Rates are $28-32/night (Canadian). Nova Scotia campground prices were a welcome relief after our time in New England!
Campsites:
We were on the last row in the campground and the last spot in the row, which meant we had a gorgeous, unobstructed view of the Bay of Fundy:
Interesting thing about our site: there was another site directly across from it, and that one stayed empty the whole time we were there. As far as I can tell, there’s no way they could book trailers in both sites at the same time; the row dead ends into the Bay of Fundy right past those two sites, so we had to pull into the site across from ours in order to back in. I guess they could have put a Class B or something in there once we were there, but even that would have been a little tricky.
Most of the other sites on our row were seasonal sites. It was the beginning of the season, so there was a lot of activity while we were there with everyone making repairs, building decks, and whatnot. All of our seasonal neighbors were very friendly and chatty. I wouldn’t mind so much spending my summers on the Bay of Fundy.
But they save the sites with the best views for transient campers, which is awesome! All the sites are spacious; ours was especially so since we were on the end of the row. We moved our picnic table over to the Bay of Fundy side of the trailer to take full advantage of the space and the view.
All sites are water/electric only, but word is they do have a pump out service available. Or you can just do your dishes outside whilst overlooking the Bay of Fundy:
One cautionary note: we had a really hard time getting level because the gravel on our site was very loose. I think I must have taken this picture in order to illustrate this somehow, because I don’t know why else I would have taken it:
Amenities and Activities:
You don’t get much in the way of amenities with real McCoy campgrounds like this one. As I mentioned, there are pay showers here (we didn’t use them) and pit toilets. There’s no wifi campground wide; there’s supposed to be wifi at the clubhouse, but we didn’t have much luck using it.
There’s a very small playground and an area with some picnic tables.
But the best feature is the private beach adjacent to the campground (I mean, I don’t think it’s really private; as far as I know anyone can go there, but access is from the campground). There’s a walkway in the middle of the campground that leads down to a beautiful rocky beach.

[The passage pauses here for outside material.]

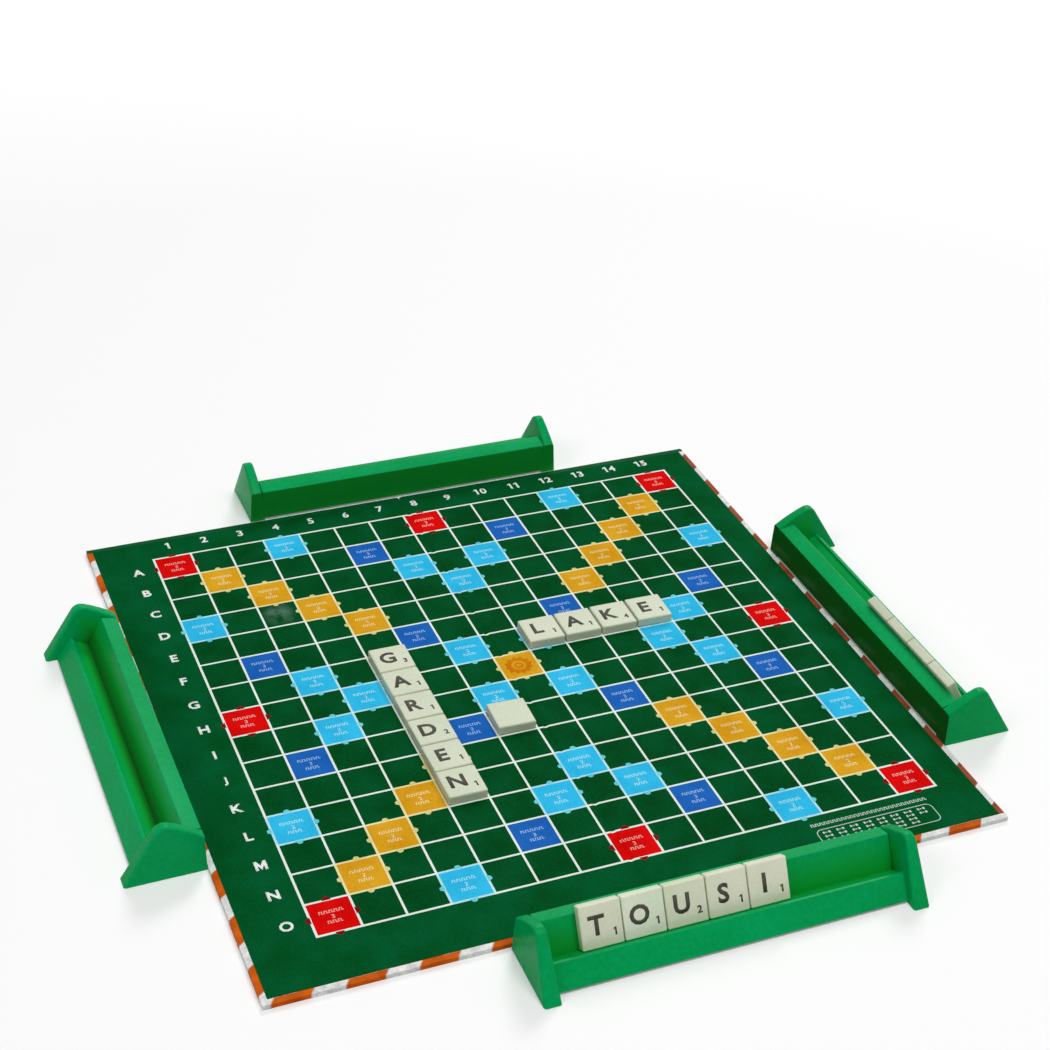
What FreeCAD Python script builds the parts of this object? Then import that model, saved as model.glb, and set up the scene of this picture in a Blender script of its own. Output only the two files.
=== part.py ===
import FreeCAD, Part
import math
import os

from FreeCAD import Vector

# Word game board in play: a folding board, four tile racks around it and letter tiles.
# Millimetres, +Z up. The origin is the middle of the board's underside, on the table.
# X runs across the fold, Y along it. The front rack stands on the -Y side.

# Folding board: two greyboard halves wrapped in cover paper, faced with a printed sheet
board_width = 352.0
board_depth = 350.0
core_thickness = 2.0
cover_paper = 0.2
print_paper = 0.2
flap_width = 15.0          # cover paper turned in over the rim
print_rim_x = 2.8          # bare rim at the ends of the printed sheet
print_rim_y = 3.2          # bare rim at its front and far sides
fold_gap = 0.6             # between the two halves
print_gap = 0.3            # between the two printed sheets at the fold line
crease_width = 1.6         # pressed down each side of the fold, where the print bends
crease_depth = 0.5

# Printed grid, a little off the board's middle
square = 20.0
grid_squares = 15
grid_shift_x = 5.9
grid_shift_y = 5.3

# Letter tiles
tile_width = 19.0
tile_height = 19.4
tile_thickness = 4.8
tile_edge_radius = 0.8
column_number = 5          # the upright word, in this column
column_rows = (9, 8, 7, 6, 5, 4)
column_turns = (-0.5, 0.4, -0.3, 0.2, 0.5, -0.4)
row_number = 9             # the level word, in this row counted from the front
row_columns = (9, 10, 11, 12)
row_turns = (-1.2, -0.8, -1.0, -1.4)
blank_column = 7
blank_row = 6
blank_turn = -2.0

# Tile rack: a moulded shell between two end plates that stand on the table
rack_length = 181.0
rack_wall = 1.6
plate_depth = 36.8
plate_height = 27.0
plate_base = 8.0           # thickness at the table
plate_outer_lean = 1.5     # how far the outer face leans in over the height
plate_inner_lean = 1.5
plate_edge_radius = 1.2
peak_radius = 5.0
peak_start_angle = 115.0   # where the roof runs into the peak, from level
roof_bulge = 0.5
front_angle = 31.7         # front slope from upright
back_height = 17.6
back_lean = 0.2
shell_clearance = 1.3      # between the shell's lower edges and the table
shell_bite = 1.0           # how far the shell runs into the plate's wall
crest_out = 8.0
crest_height = 20.0
slope_angle = 27.0         # tile slope from upright
valley_height = 5.6
ledge_depth = 7.9
lip_height = 10.6
wall_foot = 32.4           # where the front wall's slope would meet the table
wall_angle = 38.0          # front wall from upright
shell_edge_radius = 0.6

# Racks around the board: gap to the board's edge, and middle along that edge
rack_gap = {"front": 0.9, "right": 1.6, "back": 3.7, "left": 0.65}
rack_middle = {"front": 21.5, "right": -27.6, "back": 6.0, "left": 3.5}
rack_turn = {"front": 180.0, "right": -90.0, "back": 0.0, "left": 90.3}

# Tiles on the racks: how many, and the room left of the first one as its player sees it
rack_tile_space = 0.5      # between neighbours
rack_tile_count = {"front": 5, "right": 4}
rack_tile_inset = {"front": 15.9, "right": 6.85}
seat_clearance = 0.2       # between a tile and the slope and ledge that hold it

z_axis = Vector(0, 0, 1)
x_axis = Vector(1, 0, 0)
centre = Vector(0, 0, 0)
core_top = cover_paper + core_thickness
board_top = core_top + print_paper
grid_left = grid_shift_x - square * grid_squares / 2
grid_front = grid_shift_y - square * grid_squares / 2


def save(shape, node):
    shape.exportStep("parts/" + node + ".step")


def meet(line_a, line_b):
    # Crossing of two lines, each given by two (out, up) points
    (ax, ay), (bx, by) = line_a
    (cx, cy), (dx, dy) = line_b
    along = ((cx - ax) * (dy - cy) - (cy - ay) * (dx - cx)) / (
        (bx - ax) * (dy - cy) - (by - ay) * (dx - cx))
    return ax + along * (bx - ax), ay + along * (by - ay)


def shifted(line, distance):
    # The same line moved to its right-hand side
    (ax, ay), (bx, by) = line
    length = math.hypot(bx - ax, by - ay)
    move_out = distance * (by - ay) / length
    move_up = -distance * (bx - ax) / length
    return (ax + move_out, ay + move_up), (bx + move_out, by + move_up)


def prism_along_x(points, start, length):
    outline = [Vector(start, out, up) for out, up in points]
    face = Part.Face(Part.makePolygon(outline + outline[:1]))
    return face.extrude(Vector(length, 0, 0))


def prism_along_y(points, half_length):
    outline = [Vector(across, -half_length, up) for across, up in points]
    face = Part.Face(Part.makePolygon(outline + outline[:1]))
    return face.extrude(Vector(0, 2 * half_length, 0))


# ---- board ----

def half_slab(outer_x, half_depth, low, high):
    size_x = outer_x - fold_gap / 2
    corner = Vector(fold_gap / 2, -half_depth, low)
    return Part.makeBox(size_x, 2 * half_depth, high - low, corner)


def crease_height(across):
    # Level of the core's top beside the fold
    pressed = max(0.0, 1 - across / crease_width)
    return core_top - crease_depth * pressed


def board_half():
    # Core, cover and print of the half on the +X side
    half_width = board_width / 2
    half_depth = board_depth / 2
    core = half_slab(half_width - cover_paper, half_depth - cover_paper, cover_paper, core_top)
    flap_seat = half_slab(half_width, half_depth, core_top - cover_paper, core_top)
    flap_opening = half_slab(half_width - flap_width, half_depth - flap_width, 0, core_top)
    core = core.cut(flap_seat.cut(flap_opening))
    cover = half_slab(half_width, half_depth, 0, core_top).cut(core)
    crease_points = [(0, core_top + print_paper), (crease_width, core_top + print_paper),
                     (crease_width, core_top), (0, crease_height(0))]
    crease = prism_along_y(crease_points, half_depth)
    print_inner = print_gap / 2
    print_outer = half_width - print_rim_x
    under = [(print_inner, crease_height(print_inner)), (crease_width, core_top),
             (print_outer, core_top)]
    over = [(across, up + print_paper) for across, up in reversed(under)]
    sheet = prism_along_y(under + over, half_depth - print_rim_y)
    return {"core_board": core.cut(crease), "cover_sheet": cover.cut(crease),
            "print_sheet": sheet}


def make_board():
    for piece, shape in board_half().items():
        save(shape, "right_" + piece)
        save(shape.mirror(centre, x_axis), "left_" + piece)


# ---- rack ----

def front_line(foot, angle):
    # Front slope from the table up, leaning back by the angle
    lean = math.tan(math.radians(angle))
    return (foot - plate_height * lean, plate_height), (foot, 0.0)


def level_line(height):
    return (0.0, height), (1.0, height)


def plate_outline(base):
    # Side view of an end plate, with its lower edge at the height base
    angle = math.radians(front_angle)
    front_slope = front_line(plate_depth, front_angle)
    peak_up = plate_height - peak_radius
    tangent_up = peak_up + peak_radius * math.sin(angle)
    tangent_out = meet(front_slope, level_line(tangent_up))[0]
    peak_out = tangent_out - peak_radius * math.cos(angle)

    def on_peak(degrees):
        turn = math.radians(degrees)
        return Vector(0, peak_out + peak_radius * math.cos(turn),
                      peak_up + peak_radius * math.sin(turn))

    back_top = Vector(0, back_lean, back_height)
    roof_end = on_peak(peak_start_angle)
    chord = roof_end - back_top
    roof_middle = back_top + chord * 0.5 + Vector(0, -chord.z, chord.y).normalize() * roof_bulge
    front_foot = Vector(0, meet(front_slope, level_line(base))[0], base)
    back_foot = Vector(0, back_lean * base / back_height, base)
    edges = [
        Part.LineSegment(back_foot, back_top),
        Part.Arc(back_top, roof_middle, roof_end),
        Part.Arc(roof_end, on_peak((peak_start_angle + front_angle) / 2), on_peak(front_angle)),
        Part.LineSegment(on_peak(front_angle), front_foot),
        Part.LineSegment(front_foot, back_foot),
    ]
    return Part.Face(Part.Wire([edge.toShape() for edge in edges]))


def plate_taper(base):
    # View of an end plate from the front, wider at the table
    top = plate_height + rack_wall

    def side(height):
        share = height / plate_height
        return plate_outer_lean * share, plate_base - plate_inner_lean * share

    corners = [(side(base)[0], base), (side(base)[1], base), (side(top)[1], top), (side(top)[0], top)]
    outline = [Vector(along, 0, up) for along, up in corners]
    return Part.Face(Part.makePolygon(outline + outline[:1]))


def plate_block(base, inset):
    side_view = plate_outline(base)
    front_view = plate_taper(base)
    if inset:
        side_view = side_view.makeOffset2D(-inset)
        front_view = front_view.makeOffset2D(-inset)
    block = side_view.extrude(Vector(plate_base, 0, 0))
    return block.common(front_view.extrude(Vector(0, plate_depth + back_lean, 0)))


def end_plate():
    outside = plate_block(0.0, 0.0)
    rounded = [edge for edge in outside.Edges
               if edge.BoundBox.ZMax > back_height / 2 and edge.BoundBox.YLength > rack_wall / 2]
    outside = outside.makeFillet(plate_edge_radius, rounded)
    hollow = plate_block(-2 * rack_wall, rack_wall)
    plate = outside.cut(hollow)
    plate.translate(Vector(-rack_length / 2, 0, 0))
    return plate


def valley():
    # Corner between the tile slope and the ledge
    lean = math.tan(math.radians(slope_angle))
    return crest_out + (crest_height - valley_height) * lean, valley_height


def shell_outline():
    angle = math.radians(slope_angle)
    valley_out, valley_up = valley()
    ledge_end = (valley_out + ledge_depth * math.cos(angle), valley_up + ledge_depth * math.sin(angle))
    wall_line = front_line(wall_foot, wall_angle)
    back_foot = (back_lean * shell_clearance / back_height, shell_clearance)
    skin = [back_foot, (back_lean, back_height), (crest_out, crest_height), valley(), ledge_end,
            (ledge_end[0], lip_height), meet(wall_line, level_line(lip_height)),
            meet(wall_line, level_line(shell_clearance))]
    runs = [shifted(line, rack_wall) for line in zip(skin[:4], skin[1:5])]
    runs.append(shifted(wall_line, rack_wall))
    runs = [level_line(shell_clearance)] + runs + [level_line(shell_clearance)]
    inside = [meet(first, second) for first, second in zip(runs, runs[1:])]
    return skin, skin + inside[::-1]


def rack_shell():
    skin, outline = shell_outline()
    start = plate_base - rack_wall + shell_bite - rack_length / 2
    shell = prism_along_x(outline, start, -2 * start)
    rounded = []
    for corner in (skin[1], skin[2], skin[5], skin[6]):
        for edge in shell.Edges:
            middle = edge.BoundBox.Center
            if edge.BoundBox.XLength > rack_length / 2 and \
                    math.hypot(middle.y - corner[0], middle.z - corner[1]) < shell_edge_radius / 2:
                rounded.append(edge)
    return shell.makeFillet(shell_edge_radius, rounded)


def stand_at(shape, side):
    # Turns a shape that faces +Y outwards on one side of the board
    placed = shape.copy()
    placed.rotate(centre, z_axis, rack_turn[side])
    half = board_width / 2 if side in ("left", "right") else board_depth / 2
    outward = half + rack_gap[side]
    moves = {
        "front": Vector(rack_middle[side], -outward, 0),
        "right": Vector(outward, rack_middle[side], 0),
        "back": Vector(rack_middle[side], outward, 0),
        "left": Vector(-outward, rack_middle[side], 0),
    }
    placed.translate(moves[side])
    return placed


def make_racks():
    plate = end_plate()
    other_plate = plate.mirror(centre, x_axis)
    rack = rack_shell().fuse([plate, other_plate]).removeSplitter()
    for side in rack_turn:
        save(stand_at(rack, side), "rack_" + side)


# ---- tiles ----

def flat_tile():
    # Lying face up, centred, letter's top towards +Y
    corner = Vector(-tile_width / 2, -tile_height / 2, 0)
    block = Part.makeBox(tile_width, tile_height, tile_thickness, corner)
    return block.makeFillet(tile_edge_radius, block.Edges)


def tile_on_square(column, row, turn):
    # Column and row count from 1 at the front left corner of the grid
    tile = flat_tile()
    tile.rotate(centre, z_axis, turn)
    tile.translate(Vector(grid_left + (column - 0.5) * square,
                          grid_front + (row - 0.5) * square, board_top))
    return tile


def tile_on_slope(along):
    # Leaning back on the slope of a rack that faces +Y
    tile = flat_tile()
    tile.rotate(centre, z_axis, 180)
    tile.rotate(centre, x_axis, slope_angle - 90)
    angle = math.radians(slope_angle)
    up_slope = Vector(0, -math.sin(angle), math.cos(angle))
    outward = Vector(0, math.cos(angle), math.sin(angle))
    seat = Vector(along, *valley()) + (up_slope + outward) * seat_clearance
    tile.translate(seat + up_slope * (tile_height / 2))
    return tile


def make_tiles():
    for number, (row, turn) in enumerate(zip(column_rows, column_turns), 1):
        save(tile_on_square(column_number, row, turn), "column_tile_%d" % number)
    for number, (column, turn) in enumerate(zip(row_columns, row_turns), 1):
        save(tile_on_square(column, row_number, turn), "row_tile_%d" % number)
    save(tile_on_square(blank_column, blank_row, blank_turn), "blank_tile")
    for side, count in rack_tile_count.items():
        # Counted from the left as its player sees the rack
        first = rack_length / 2 - plate_base - rack_tile_inset[side] - tile_width / 2
        for number in range(count):
            along = first - number * (tile_width + rack_tile_space)
            tile = stand_at(tile_on_slope(along), side)
            save(tile, "%s_rack_tile_%d" % (side, number + 1))


make_board()
make_racks()
make_tiles()
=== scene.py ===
import math

import bmesh
import bpy
from mathutils import Matrix, Vector


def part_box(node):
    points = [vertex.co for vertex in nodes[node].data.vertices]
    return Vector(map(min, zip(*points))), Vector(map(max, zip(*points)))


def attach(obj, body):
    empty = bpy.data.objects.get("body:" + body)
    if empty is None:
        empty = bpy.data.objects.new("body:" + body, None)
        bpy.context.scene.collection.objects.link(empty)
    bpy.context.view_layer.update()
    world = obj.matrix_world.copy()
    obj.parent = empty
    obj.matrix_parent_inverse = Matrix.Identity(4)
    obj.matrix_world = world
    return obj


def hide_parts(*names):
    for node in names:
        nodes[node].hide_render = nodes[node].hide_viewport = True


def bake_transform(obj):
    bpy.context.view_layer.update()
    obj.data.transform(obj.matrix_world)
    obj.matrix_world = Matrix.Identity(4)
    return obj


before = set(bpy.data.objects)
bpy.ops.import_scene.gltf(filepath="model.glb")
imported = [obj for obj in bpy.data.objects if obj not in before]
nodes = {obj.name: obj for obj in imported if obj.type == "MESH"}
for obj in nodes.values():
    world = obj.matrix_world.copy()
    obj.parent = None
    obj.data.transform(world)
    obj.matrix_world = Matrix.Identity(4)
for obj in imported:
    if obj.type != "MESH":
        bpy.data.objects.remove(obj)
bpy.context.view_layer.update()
print("frame loaded,", len(nodes), "nodes")


# selecting and shaping

def selectOnly(*pieces):
    bpy.ops.object.select_all(action="DESELECT")
    for piece in pieces:
        piece.select_set(True)
    bpy.context.view_layer.objects.active = pieces[0]


def settle(piece):  # puts the object's place, turn and size into its mesh
    selectOnly(piece)
    bpy.ops.object.transform_apply(location=True, rotation=True, scale=True)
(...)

We came down here a couple of times to walk the dogs (as I’ve mentioned before, Fergus the anxious Scottie LOVES rocky beaches):
And one time Ari, Dave, and I brought the dogs down (while the other kids stayed back at the trailer) and ended up walking a long way along the shore to this “tunnel rock” (as we dubbed it). The other kids were very jealous and sad that they hadn’t come once they heard about tunnel rock. Sorry, kids. That’s what you get for picking video games over the beach.
Just be careful about the tide if you go looking for tunnel rock: the Bay of Fundy has the highest tides in the world, and we were a bit taken aback by how much higher the water got in the time we walking (not terribly long!) Don’t get stranded!
Location and local area:
I’m not even sure how we wound up staying in Parrsboro (I guess this was the most promising campground we found within striking distance of Joggins Fossil Cliffs), but we ended up loving this charming little town. I’ll talk more about things to do in Parrsboro in my next post, but the campground is just a couple of miles out of town. There’s quite a bit to see in Parrsboro itself, and it’s only about 40 minutes from the Unesco World Heritage Site, Joggins Fossil Cliffs (more on that in a later post, too).
maybe you would like to pin this?
Angus looks so happy. I do not enjoy rocky beaches that much, but for that tunnel rock I would make an effort.
We are about to book for next June at this campground – can you tell me which site you had? They are sending me a map. THanks – Linda
linsmith874@gmail.com
I don’t have the site number, but it was the very last row at the back of the campground, the site right on the water on the left side of the road.